WHAT TO PRODUCE | Repeat everything in the material exactly.

DATA BLOCK |
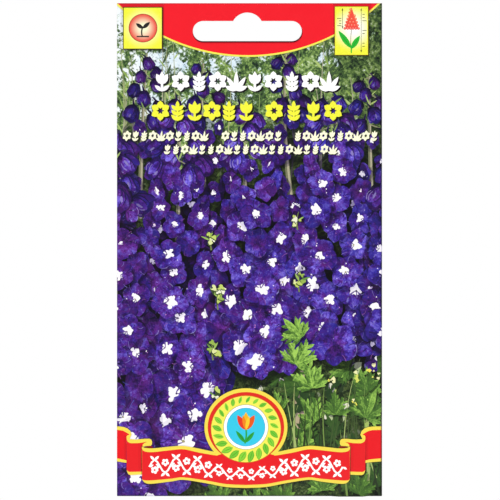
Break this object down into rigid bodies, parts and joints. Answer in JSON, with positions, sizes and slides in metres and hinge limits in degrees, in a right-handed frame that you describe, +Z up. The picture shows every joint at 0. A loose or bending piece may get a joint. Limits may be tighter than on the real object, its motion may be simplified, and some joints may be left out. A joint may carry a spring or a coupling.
{
  "type": "seed packet",
  "caption": "Flat printed paper seed packet with a folded bottom flap, a back lap seam and an arched hanging slot in its header, with loose seeds inside.",
  "frame": {"origin": "top of the hanging slot's arch, midway between the packet's two plies, where a display hook bears", "axes": "+Z up, +X to the right seen from the front, -Y out of the printed front"},
  "size_m": [0.0799, 0.0035, 0.149],
  "materials": {
    "printed_paper": "coated, satin gloss, printed in violet, red, yellow and green",
    "glue": "dried paper glue, satin",
    "seed_coat": "matt, rough, dark brown seed coat"
  },
  "bodies": {
    "root": {"printed_sheet": "printed_paper", "lap_seam_glue": "glue", "bottom_flap_glue": "glue", "mouth_glue_lower": "glue", "mouth_glue_upper": "glue", "seed_1_01": "seed_coat", "seed_1_02": "seed_coat", "seed_1_03": "seed_coat", "seed_1_04": "seed_coat", "seed_1_05": "seed_coat", "seed_1_06": "seed_coat", "seed_1_07": "seed_coat", "seed_1_08": "seed_coat", "seed_1_09": "seed_coat", "seed_1_10": "seed_coat", "seed_1_11": "seed_coat", "seed_1_12": "seed_coat", "seed_1_13": "seed_coat", "seed_1_14": "seed_coat", "seed_1_15": "seed_coat", "seed_1_16": "seed_coat", "seed_2_01": "seed_coat", "seed_2_02": "seed_coat", "seed_2_03": "seed_coat", "seed_2_04": "seed_coat", "seed_2_05": "seed_coat", "seed_2_06": "seed_coat", "seed_2_07": "seed_coat", "seed_2_08": "seed_coat", "seed_2_09": "seed_coat", "seed_2_10": "seed_coat", "seed_2_11": "seed_coat", "seed_2_12": "seed_coat", "seed_2_13": "seed_coat", "seed_3_01": "seed_coat", "seed_3_02": "seed_coat", "seed_3_03": "seed_coat", "seed_3_04": "seed_coat", "seed_3_05": "seed_coat", "seed_3_06": "seed_coat", "seed_3_07": "seed_coat", "seed_3_08": "seed_coat", "seed_3_09": "seed_coat"}
  },
  "joints": []
}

ANSWER FOR THE TASK |
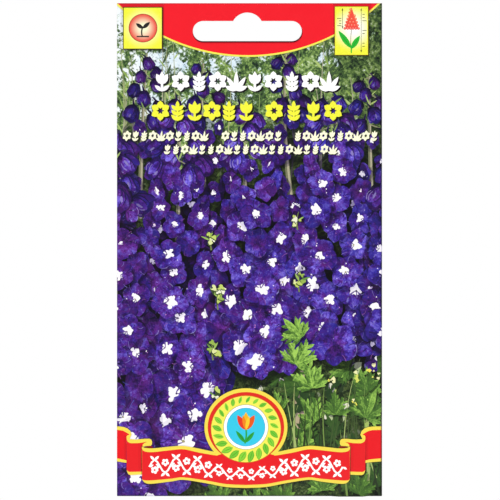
Break this object down into rigid bodies, parts and joints. Answer in JSON, with positions, sizes and slides in metres and hinge limits in degrees, in a right-handed frame that you describe, +Z up. The picture shows every joint at 0. A loose or bending piece may get a joint. Limits may be tighter than on the real object, its motion may be simplified, and some joints may be left out. A joint may carry a spring or a coupling.
{
  "type": "seed packet",
  "caption": "Flat printed paper seed packet with a folded bottom flap, a back lap seam and an arched hanging slot in its header, with loose seeds inside.",
  "frame": {"origin": "top of the hanging slot's arch, midway between the packet's two plies, where a display hook bears", "axes": "+Z up, +X to the right seen from the front, -Y out of the printed front"},
  "size_m": [0.0799, 0.0035, 0.149],
  "materials": {
    "printed_paper": "coated, satin gloss, printed in violet, red, yellow and green",
    "glue": "dried paper glue, satin",
    "seed_coat": "matt, rough, dark brown seed coat"
  },
  "bodies": {
    "root": {"printed_sheet": "printed_paper", "lap_seam_glue": "glue", "bottom_flap_glue": "glue", "mouth_glue_lower": "glue", "mouth_glue_upper": "glue", "seed_1_01": "seed_coat", "seed_1_02": "seed_coat", "seed_1_03": "seed_coat", "seed_1_04": "seed_coat", "seed_1_05": "seed_coat", "seed_1_06": "seed_coat", "seed_1_07": "seed_coat", "seed_1_08": "seed_coat", "seed_1_09": "seed_coat", "seed_1_10": "seed_coat", "seed_1_11": "seed_coat", "seed_1_12": "seed_coat", "seed_1_13": "seed_coat", "seed_1_14": "seed_coat", "seed_1_15": "seed_coat", "seed_1_16": "seed_coat", "seed_2_01": "seed_coat", "seed_2_02": "seed_coat", "seed_2_03": "seed_coat", "seed_2_04": "seed_coat", "seed_2_05": "seed_coat", "seed_2_06": "seed_coat", "seed_2_07": "seed_coat", "seed_2_08": "seed_coat", "seed_2_09": "seed_coat", "seed_2_10": "seed_coat", "seed_2_11": "seed_coat", "seed_2_12": "seed_coat", "seed_2_13": "seed_coat", "seed_3_01": "seed_coat", "seed_3_02": "seed_coat", "seed_3_03": "seed_coat", "seed_3_04": "seed_coat", "seed_3_05": "seed_coat", "seed_3_06": "seed_coat", "seed_3_07": "seed_coat", "seed_3_08": "seed_coat", "seed_3_09": "seed_coat"}
  },
  "joints": []
}